50 years of Avon calling

Published 6:15 am Friday, September 29, 2023

Doing the same thing for 50 years can get stale.

But for Grant County resident Annie Smith, 80, the 50 years she’s spent selling Avon products has brought a lot of change. What remains consistent is Smith’s love of the products and her customers.

One thing becomes abundantly clear walking through Smith’s Canyon City residence: She’s been doing this for a while. A collection of beauty products whose quantity and variety would make a department store manager envious takes up an entire room in Smith’s home.

New York businessman David Hall McConnell founded the company in 1886, hiring a cadre of women to sell perfume, and later a full line of cosmetics, door-to-door. By 1978, the company had more than a million sales representatives across the globe, mostly women recruited by their friends to sell products to their own circle of friends and neighbors.

Smith’s 50-year journey selling Avon started prior to the birth of her son while she was living in Florida and experiencing health struggles.

“I could not walk, I could not do anything — I had to lie down,” she said.

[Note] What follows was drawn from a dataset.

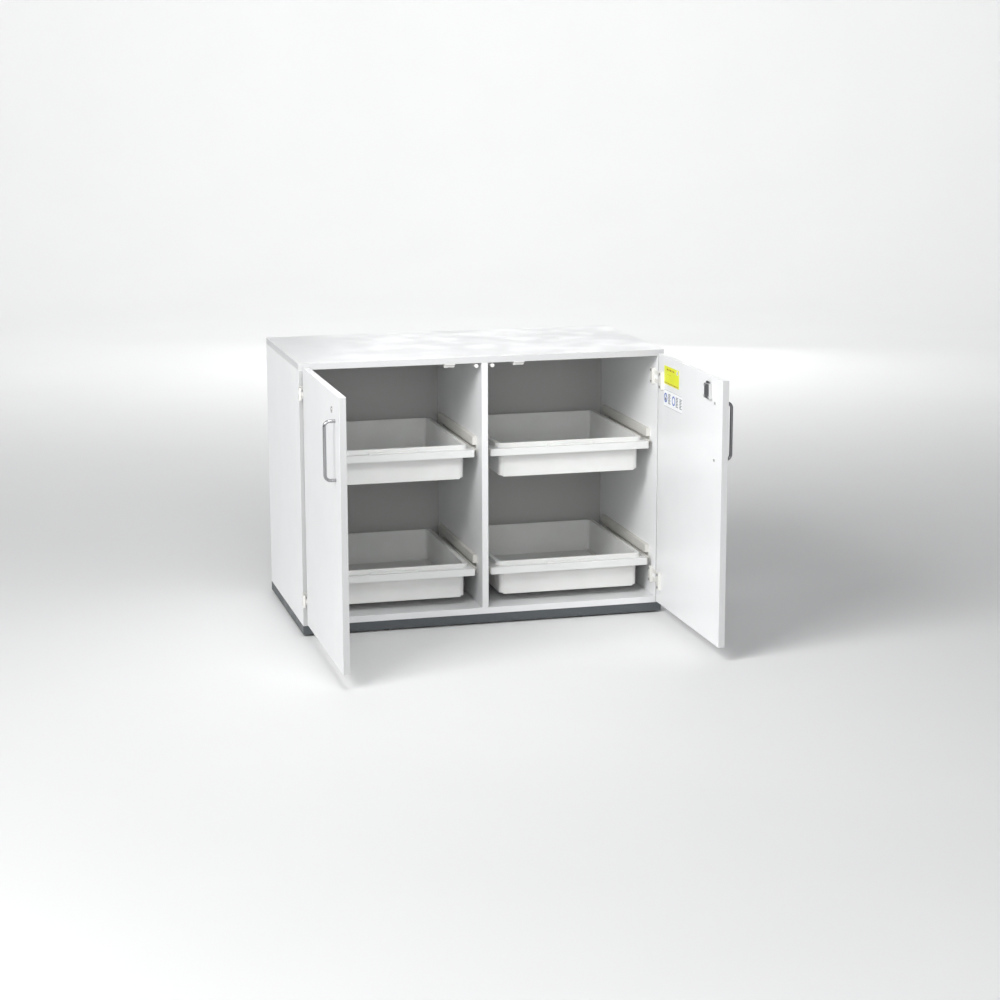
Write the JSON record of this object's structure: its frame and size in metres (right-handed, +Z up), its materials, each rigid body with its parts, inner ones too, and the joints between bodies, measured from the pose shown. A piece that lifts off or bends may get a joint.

Smith said she did nothing for the first seven months of her pregnancy until her doctor informed her that she had to be more active. A chance meeting with an Avon recruiter shortly after receiving that news led to Smith’s long relationship with Avon.

“She talked me into selling Avon,” Smith said. “My mother was mortified.”

The money made from those Avon sales in Florida helped Smith return to Oregon following the birth of her son, and she stopped working for the company. But about nine months after her return to Oregon, another chance encounter with a woman selling Avon put Smith back on the path she’d briefly left.

“She said, ‘Why don’t you sell Avon?’ So I asked my husband and he said, ‘Sure, if that’s what you want to do, go ahead.’ So that’s how I became an Avon lady,” she said.

Smith, with her now 9-month-old son in tow, once again began selling Avon products.

“Oh, everybody loved the baby. He was such a good baby. He never cried — he smiled. He was a blond, blue-eyed baby,” she said.

“If I didn’t have the baby because he was sleeping in the car (customers would say) ‘Go get that baby, go get that baby,” she added.

A typical day for Smith back then started at 6 a.m. and ended at 5 p.m. with door-to-door sales throughout the entire day. That part of the business — having to make your own connections and grow your own clientele — is something that hasn’t changed much in the past half-century, according to Smith.

A lot of other things have changed, however, since the time Smith began selling Avon with her infant son by her side.

“Now we don’t have any managers, we don’t have any support,” she said.

“You’re your own business. Most of the time you order stuff and you don’t get it.”

Avon has also diversified its offerings. Known for beauty products in the past, Smith said you can now purchase a much wider array of goods.

“A little bit of everything,” she said.

“You have face cream, you have shampoos, you have deodorant, you have dish soap, you have laundry soap, you have toilet cleaners, you have bras, you have shoes, you have shirts. This is not just Avon — Avon is such a variety of stuff.”